1 Introduction

Illumination normalization is an important task in the field of computer vision and pattern recognition. One of its most important applications is face recognition under varying illumination. It has been proven, both experimentally [1] and theoretically [48] that, in face recognition, variations caused by illumination are more significant than the inherent differences between individuals. Various methods have been proposed for face recognition, including Eigenface [42], Fisherface [5], Probablistic and Bayesian Matching [25], subspace LDA [49], Active Shape Model and Active Appearance Model [23], LFA [27], EBGM [45], and SVM [17]. Nevertheless, the performance of most existing algorithms is highly sensitive to illumination variation. To attack the problem of face recognition under varying illumination, several methods have been proposed.
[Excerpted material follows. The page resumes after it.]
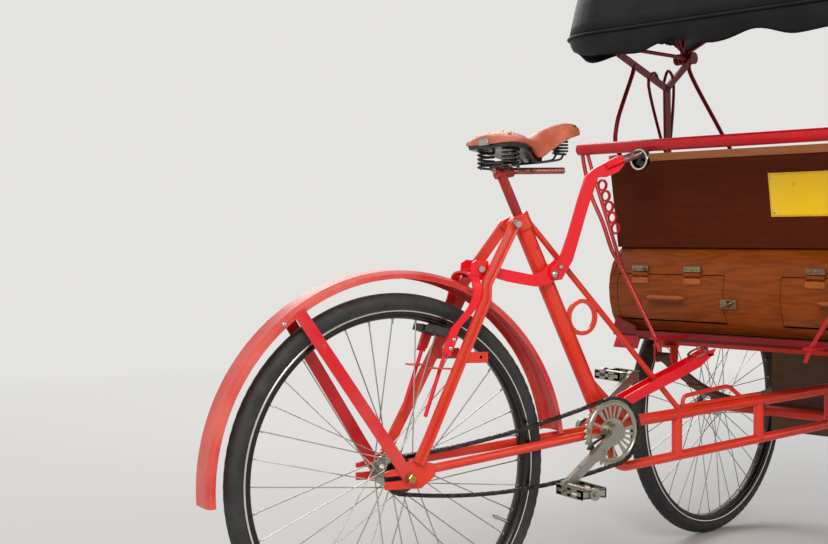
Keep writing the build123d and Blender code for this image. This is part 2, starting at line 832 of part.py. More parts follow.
# Back of the cab: leaning panel above, half-barrel trunk below
with BuildPart() as back_panel:
    lean_line = Vector(panel_high[0] - panel_low[0], 0, panel_high[1] - panel_low[1])
    with BuildSketch(Plane(origin=(panel_low[0], 0, panel_low[1]), x_dir=(0, 1, 0), z_dir=(lean_line.Z, 0, -lean_line.X))) as section:
        with BuildLine():
            Polyline(
                (-panel_low_half, 0),
                (panel_low_half, 0),
                (panel_high_half, lean_line.length),
                (-panel_high_half, lean_line.length),
                close=True,
            )
        make_face()
    extrude(section.sketch, amount=-board)
keep(back_panel.part, "back_panel", cab_place)

with BuildPart() as top_rail:
    block(
        (panel_high[0] - 20, -panel_high_half, panel_high[1] + 0.3),
        (panel_high[0] + 14, panel_high_half, panel_high[1] + 18),
    )
keep(top_rail.part, "top_rail", cab_place)


trunk_front_x = -330.0


def barrel_section(inset):
    with BuildSketch(Plane.XZ) as section:
        with BuildLine():
            arc = ThreePointArc(
                (barrel_high[0] + inset, barrel_high[1] - 0.3 - inset),
                (barrel_mid[0] + inset, barrel_mid[1]),
                (barrel_low[0] + inset, barrel_low[1] + inset),
            )
            Polyline(
                arc @ 1,
                (trunk_front_x - inset, barrel_low[1] + inset),
                (trunk_front_x - inset, barrel_high[1] - 0.3 - inset),
                arc @ 0,
            )
        make_face()
    return section.sketch


trunk_half = cab_half_width - board - 2
door_reach = (door_inner_y, door_outer_y)
with BuildPart() as trunk_shell:
    extrude(barrel_section(0), amount=trunk_half, both=True)
    extrude(barrel_section(10), amount=trunk_half - 10, both=True, mode=Mode.SUBTRACT)
    for side in (-1, 1):
        low_y = min(side * door_inner_y, side * door_outer_y) - door_gap
        high_y = max(side * door_inner_y, side * door_outer_y) + door_gap
        block((-480, low_y, door_low_z - 2 * door_gap), (-400, high_y, door_top_z + door_gap), mode=Mode.SUBTRACT)
        for hinge_y in door_hinges:
            centre_y = side * hinge_y
            side_disc(
                door_hinge_x,
                door_hinge_z,
                knuckle_radius + 0.5,
                centre_y - knuckle_half - seat_gap,
                centre_y + knuckle_half + seat_gap,
                mode=Mode.SUBTRACT,
            )
            for start in (-knuckle_reach, knuckle_half + seat_gap):
                side_disc(
                    door_hinge_x,
                    door_hinge_z,
                    knuckle_radius,
                    centre_y + start,
                    centre_y + start + knuckle_reach - knuckle_half - seat_gap,
                )
            side_disc(
                door_hinge_x,
                door_hinge_z,
                hinge_pin_radius,
                centre_y - knuckle_reach,
                centre_y + knuckle_reach,
            )
keep(trunk_shell.part, "trunk_shell", cab_place)

for name, side in (("left", 1), ("right", -1)):
    low_y = min(side * door_inner_y, side * door_outer_y)
    high_y = max(side * door_inner_y, side * door_outer_y)
    with BuildPart() as trunk_door:
        extrude(barrel_section(0), amount=trunk_half, both=True)
        extrude(barrel_section(10), amount=trunk_half + 1, both=True, mode=Mode.SUBTRACT)
        block((-480, low_y, door_low_z), (-400, high_y, door_top_z), mode=Mode.INTERSECT)
        for hinge_y in door_hinges:
            centre_y = side * hinge_y
            side_disc(
                door_hinge_x,
                door_hinge_z,
                knuckle_radius + 0.5,
                centre_y - knuckle_reach - 1,
                centre_y + knuckle_reach + 1,
                mode=Mode.SUBTRACT,
            )
            side_disc(
                door_hinge_x,
                door_hinge_z,
                knuckle_radius,
                centre_y - knuckle_half,
                centre_y + knuckle_half,
            )
            block(
                (door_hinge_x, centre_y - knuckle_half, door_hinge_z - 14),
                (door_hinge_x + 8, centre_y + knuckle_half, door_hinge_z - 2),
            )
            side_disc(
                door_hinge_x,
                door_hinge_z,
                hinge_pin_radius + running_clearance,
                centre_y - knuckle_half - 1,
                centre_y + knuckle_half + 1,
                mode=Mode.SUBTRACT,
            )
    keep(trunk_door.part, name + "_trunk_door", cab_place)

with BuildPart() as bottom_rail:
    block((-428, -330, deck_low - 8), (-402, 330, deck_low - 0.3))
keep(bottom_rail.part, "bottom_rail", cab_place)

seat_top = 690.0
with BuildPart() as seat_cushion:
    block((-300, -cab_half_width + board + 4, deck_low + board + 0.3), (footwell_rear_x - 6, cab_half_width - board - 4, seat_top))
    fillet(seat_cushion.edges().filter_by(Axis.Y), 20)
keep(seat_cushion.part, "seat_cushion", cab_place)

with BuildPart() as back_cushion:
    side_plate(
        ((-312, seat_top + 0.3), (-250, seat_top + 0.3), (-368, 1000), (-400, 1010), (-404, 980), (-385, 806), (-322, 806)),
        -cab_half_width + board + 10,
        cab_half_width - board - 10,
    )
keep(back_cushion.part, "back_cushion", cab_place)

# Steering bar across the cab's back, and the iron work that carries it
with BuildPart() as handlebar:
    rod((bar_x, -bar_half, bar_z), (bar_x, bar_half, bar_z), bar_radius)
    for side in (-1, 1):
        rod(
            (bar_x, side * (bar_half - 60), bar_z),
            (bar_x, side * (bar_half + 1), bar_z),
            bar_radius - 2,
            mode=Mode.SUBTRACT,
        )
keep(handlebar.part, "handlebar", cab_place)

strut_foot_y = 212.0
strut_foot_z = 590.0
with BuildPart() as bar_struts:
    for side in (-1, 1):
        flat_bar(
            (
                Vector(bar_x, side * (bar_half - 14), bar_z - bar_radius - 0.3),
                Vector(bar_x, side * strut_foot_y, strut_foot_z),
            ),
            20,
            6,
        )
        block(
            (bar_x - 10, side * strut_foot_y - 12, strut_foot_z - 3),
            (-415, side * strut_foot_y + 12, strut_foot_z + 3),
        )
        flat_bar(
            (Vector(bar_x + 20, side * 300, bar_z), Vector(-448, side * 300, bar_z)),
            24,
            6,
            side=(0, 0, 1),
        )
keep(bar_struts.part - handlebar.part - top_rail.part - back_panel.part - trunk_shell.part - bottom_rail.part - deck.part, "bar_struts", cab_place)

with BuildPart() as bell:
    with BuildSketch(Plane.XZ.offset(-245)) as section:
        with Locations((bar_x, bar_z - bar_radius - 30)):
            Circle(28)
    extrude(section.sketch, amount=20)
    rod((bar_x, 248, bar_z - bar_radius - seat_gap), (bar_x, 248, bar_z - bar_radius - 40), 5)
keep(bell.part, "bell", cab_place)

plate_left_y = -34.0
plate_length = 200.0
plate_height = 98.0
with BuildPart() as number_plate:
    with BuildSketch(
        Plane(
            origin=(panel_low[0], 0, panel_low[1]),
            x_dir=(0, 1, 0),
            z_dir=(lean_line.Z, 0, -lean_line.X),
        )
    ) as section:
        with Locations((plate_left_y - plate_length / 2, 122)):
            Rectangle(plate_length, plate_height)
    extrude(section.sketch, amount=-board - 1.5)
    extrude(section.sketch, amount=-board - seat_gap, mode=Mode.SUBTRACT)
keep(number_plate.part, "number_plate", cab_place)

front_guard_radius = 428.0
front_guard_half = 38.0
front_guard_stays = (62.0, 118.0)
guard_stay_radius = 5.0
with BuildPart() as front_mudguards:
    for side in (-1, 1):
        with BuildSketch(Plane(origin=(axle_ahead, side * half_track, wheel_radius), x_dir=(1, 0, 0), z_dir=(0, 0, 1))) as section:
            with Locations((front_guard_radius, 0)):
                Rectangle(2.5, 2 * front_guard_half)
        arc = revolve(
            section.sketch,
            axis=Axis((axle_ahead, side * half_track, wheel_radius), (0, -1, 0)),
            revolution_arc=150,
            mode=Mode.PRIVATE,
        )
        add(arc.rotate(Axis((axle_ahead, side * half_track, wheel_radius), (0, -1, 0)), 5))
        for angle in front_guard_stays:
            stay_x = axle_ahead + (front_guard_radius - guard_stay_radius) * cos(radians(angle))
            stay_z = wheel_radius + (front_guard_radius - guard_stay_radius) * sin(radians(angle))
            rod(
                (stay_x, side * (cab_half_width + seat_gap), stay_z),
                (stay_x, side * (half_track + front_guard_half), stay_z),
                guard_stay_radius,
            )
keep(front_mudguards.part, "front_mudguards", cab_place)

# Irons on the sides that carry the hood
hood_pin_radius = 6.0
with BuildPart() as hood_stands:
    for side in (-1, 1):
        y = side * stand_y
        flat_bar((Vector(-203, y, 760), Vector(-203, y, 915), Vector(-212, y, 1209)), 24, 8)
        flat_bar((Vector(-212, y, 1209), Vector(-413, y, 1278)), 18, 8)
        flat_bar((Vector(-212, y, 1209), Vector(-88, y, 1304)), 18, 8)
        bent_rod(
            (
                Vector(-352, y, 1258),
                Vector(-356, y, 1235),
                Vector(-396, y, 1157),
                Vector(-418, y, 1107),
                Vector(-424, y, 1052),
                Vector(-392, y, 1004),
                Vector(-385, y, 900),
            ),
            stand_rod,
            12,
        )
        bent_rod(
            (
                Vector(-112, y, 1288),
                Vector(-101, y, 1247),
                Vector(45, y, 1102),
                Vector(268, y, 880),
                Vector(268, y, 800),
            ),
            stand_rod,
            12,
        )
        side_disc(hood_x, hood_z, 16, y - 4, y + 4)
        inner = side * (stand_y + 2)
        outer = side * (bow_first_y + 3 * bow_step_y + 8)
        side_disc(hood_x, hood_z, hood_pin_radius, min(inner, outer), max(inner, outer))
keep(hood_stands.part, "hood_stands", cab_place)

# Hood: four bows turn about one pin on each side, with cloth between them
bow_names = ("rear_bow", "second_bow", "third_bow", "front_bow")
for count, (name, angle) in enumerate(zip(bow_names, bow_angles)):
    leg_y = bow_first_y + count * bow_step_y
    turn = radians(angle)
    outward = Vector(cos(turn), 0, sin(turn))
    pivot = Vector(hood_x, 0, hood_z)
    with BuildPart() as bow:
        bent_rod(
            (
                pivot + outward * 14 + Vector(0, leg_y, 0),
                pivot + outward * bow_length + Vector(0, leg_y, 0),
                pivot + outward * bow_length - Vector(0, leg_y, 0),
                pivot + outward * 14 - Vector(0, leg_y, 0),
            ),
            bow_radius,
            bow_corner,
        )
        for side in (-1, 1):
            side_disc(hood_x, hood_z, 15, side * leg_y - 4, side * leg_y + 4)
            side_disc(
                hood_x,
                hood_z,
                hood_pin_radius + running_clearance,
                side * leg_y - 5,
                side * leg_y + 5,
                mode=Mode.SUBTRACT,
            )
    keep(bow.part, name, cab_place)

cloth_inner_y = bow_first_y + 3 * bow_step_y + bow_radius + 0.5
for count in range(3):
    from_angle = bow_angles[count]
    to_angle = bow_angles[count + 1]
    with BuildPart() as cloth:
        with BuildSketch(Plane(origin=(hood_x, 0, hood_z), x_dir=(1, 0, 0), z_dir=(0, 0, 1))) as section:
            with BuildLine() as outer_line:
                FilletPolyline(
                    (60, cloth_inner_y + cloth_thick),
                    (bow_length + bow_radius + cloth_thick + 0.5, cloth_inner_y + cloth_thick),
                    (bow_length + bow_radius + cloth_thick + 0.5, -cloth_inner_y - cloth_thick),
                    (60, -cloth_inner_y - cloth_thick),
                    radius=bow_corner + cloth_thick,
                )
                FilletPolyline(
                    (60, cloth_inner_y),
                    (bow_length + bow_radius + 0.5, cloth_inner_y),
                    (bow_length + bow_radius + 0.5, -cloth_inner_y),
                    (60, -cloth_inner_y),
                    radius=bow_corner,
                )
                Line((60, cloth_inner_y), (60, cloth_inner_y + cloth_thick))
                Line((60, -cloth_inner_y), (60, -cloth_inner_y - cloth_thick))
            make_face()
        gore = revolve(
            section.sketch,
            axis=Axis((hood_x, 0, hood_z), (0, -1, 0)),
            revolution_arc=from_angle - to_angle - 0.2,
            mode=Mode.PRIVATE,
        )
        add(gore.rotate(Axis((hood_x, 0, hood_z), (0, -1, 0)), to_angle + 0.1))
    keep(cloth.part, ("rear_cloth", "middle_cloth", "front_cloth")[count], cab_place)

# The origin is on the ground under the middle of the whole vehicle's box
boxes = [piece.bounding_box() for piece in finished]
low_corner = Vector(*(min(getattr(box.min, letter) for box in boxes) for letter in "XYZ"))
high_corner = Vector(*(max(getattr(box.max, letter) for box in boxes) for letter in "XYZ"))
middle = Location((-(low_corner.X + high_corner.X) / 2, -(low_corner.Y + high_corner.Y) / 2, -low_corner.Z))
os.makedirs("parts", exist_ok=True)
for piece in finished:
    placed = piece.moved(middle)
    placed.label = piece.label
    export_step(placed, "parts/" + piece.label + ".step")
print("box", low_corner, high_corner)
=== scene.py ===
import bmesh
import bpy
import json
from itertools import product
from math import asin, atan2, cos, floor, hypot, pi, radians, sin
from mathutils import Matrix, Vector


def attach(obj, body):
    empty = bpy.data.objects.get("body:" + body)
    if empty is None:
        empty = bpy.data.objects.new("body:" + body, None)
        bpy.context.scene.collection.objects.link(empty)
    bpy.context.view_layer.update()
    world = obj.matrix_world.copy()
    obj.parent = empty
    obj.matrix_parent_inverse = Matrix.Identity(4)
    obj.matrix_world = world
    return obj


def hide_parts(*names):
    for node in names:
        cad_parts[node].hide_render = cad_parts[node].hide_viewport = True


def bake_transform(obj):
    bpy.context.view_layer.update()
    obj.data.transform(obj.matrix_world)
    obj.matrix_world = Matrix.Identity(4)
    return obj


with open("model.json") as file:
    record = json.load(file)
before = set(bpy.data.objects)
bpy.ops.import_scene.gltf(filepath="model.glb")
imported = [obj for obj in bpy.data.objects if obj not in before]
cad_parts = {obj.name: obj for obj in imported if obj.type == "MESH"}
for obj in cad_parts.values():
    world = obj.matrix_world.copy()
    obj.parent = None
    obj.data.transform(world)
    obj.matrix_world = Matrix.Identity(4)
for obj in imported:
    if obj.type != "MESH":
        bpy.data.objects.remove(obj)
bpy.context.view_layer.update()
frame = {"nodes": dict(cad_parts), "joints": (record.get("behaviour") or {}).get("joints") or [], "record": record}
nodes = frame["nodes"]
joints = {joint["name"]: joint for joint in frame["joints"]}
scene = bpy.context.scene
print("frame loaded")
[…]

The predominant ones include the Illumination Cone methods [6], [14], spherical harmonic-based representations [4], [29], [47], quotient image-based approaches [35], [34], [43], and the correlation filter-based method [32]. However, not only are the performances of most of them still far from ideal, but many of these methods require knowledge either about the light source or a large volume of training data, which is not practical for most real world scenarios. Let's take some of the most recent methods as examples: Lee et al.'s nine points of light [24] method needs perfect alignment between different images, Savvides et al.'s Corefaces [32] needs several training images to reach perfect results, and the recognition rate of Wang et al.'s self quotient image [43] still has room for improvement.